Typical Host Club Customers

Even though host clubs began targeting older women and housewives, in recent years the demographic has shifted. 

Nowadays, younger women frequent the clubs as well — often those who work at the female version of host clubs as hostesses (known as kyabakura in Japanese). These women are paid to be charming to men and put up with their flirtations for the night; after shift, they can then go to relax, in an environment that’s the exact opposite.

Host Club Controversies: Debt and Exploitation

In the past few years, some host clubs have begun a practice called urikakekin, which means putting down a tab to buy alcohol for the evening and paying later. It’s a loan, essentially.

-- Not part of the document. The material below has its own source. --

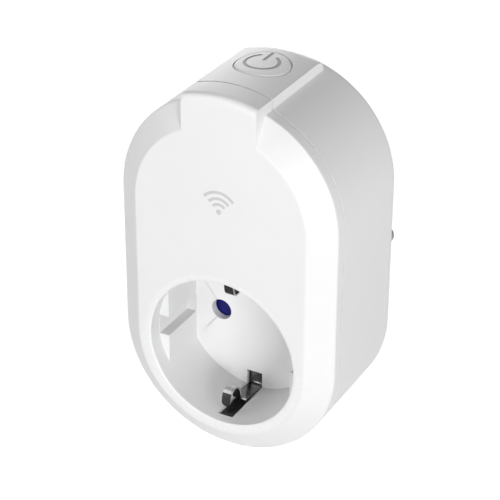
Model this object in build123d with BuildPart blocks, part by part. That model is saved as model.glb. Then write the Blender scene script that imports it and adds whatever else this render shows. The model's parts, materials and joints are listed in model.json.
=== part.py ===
from build123d import *
import os
from math import atan2, pi, tan

os.makedirs("parts", exist_ok=True)

# A wall-socket smart plug: an earthed round-pin socket in front, the matching plug behind, and
# the switching electronics in the upper half of the body.
# Frame: millimetres, +X to the right seen from the front, +Y towards the wall, +Z up.
# The origin is the middle of the plug's end face, between its two pins.
# "Depth" is measured back from the flat front face.

# ---- Body outline: two half rounds joined by straight sides ----
arc_spacing = 36.4  # from the socket axis up to the centre of the upper round
face_rim = 2.8  # of flat face left round the socket's mouth
bevel_width = 6.0  # from the flat front face out to the body's widest outline
rear_draft = 0.6  # drawn in towards the rear
bevel_depth = 4.3
seam_depth = 7.4  # parting line between front cover and rear housing
body_depth = 36.5
rear_edge_radius = 2.7
cover_wall = 2.4
housing_wall = 2.2
seam_chamfer = 0.35

# ---- Raised strip that wraps from the face over the top ----
strip_half_width = 9.7
strip_height = 2.4  # above the body's outline
strip_end_inset = 6.5  # from the body's rear
strip_end_wall = 1.8
strip_edge_radius = 1.5

# ---- Seam lip and bottom snap hook ----
lip_thickness = 1.0
lip_height = 1.8
hook_half_width = 4.0
hook_reach = 0.8
hook_length = 2.2
hook_clearance = 0.3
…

But some of these loans have drawn headlines in recent years, as they can lead to women racking up millions of yen of debt and turning to sex work to pay for the ever-increasing amounts. 

Earlier this month, for instance, CNN spoke to a 41-year-old woman who says she was coerced into sex work after racking up a bill of 25 million yen (about $165,000) at a Kabukicho host club. 

“He asked me, ‘How are you going to pay me back?’” she told the outlet, “and when I said I didn’t know, he said, ‘Go abroad for sex work.’” 

Although not all host clubs engage in exploitative and predatory practices, it’s a definite problem in the industry. As CNN notes, Tokyo police inspected 176 host clubs in Kabukicho this past December and found regulatory violations in 75% of them. The most common violations included not clearly displaying the price of alcohol and placing menus out of sight.

The Future of Hosting

As a result of its hierarchical nature, commissions structure and the predatory nature of urikakekin, the hosting industry has attracted a fair share of rightful criticism. But, when it’s performed in a way that doesn’t seek to exploit or mislead customers, it’s a relatively harmless pursuit that anyone who wants to spend their money on should be able to do. 

Certain groups, such as Smappa! run by Maki, have policies in place such as base wages for hosts and a ban on urikakekin. We’ll see how this plays out in the next few years. Hopefully, with a little awareness, the problems will reduce.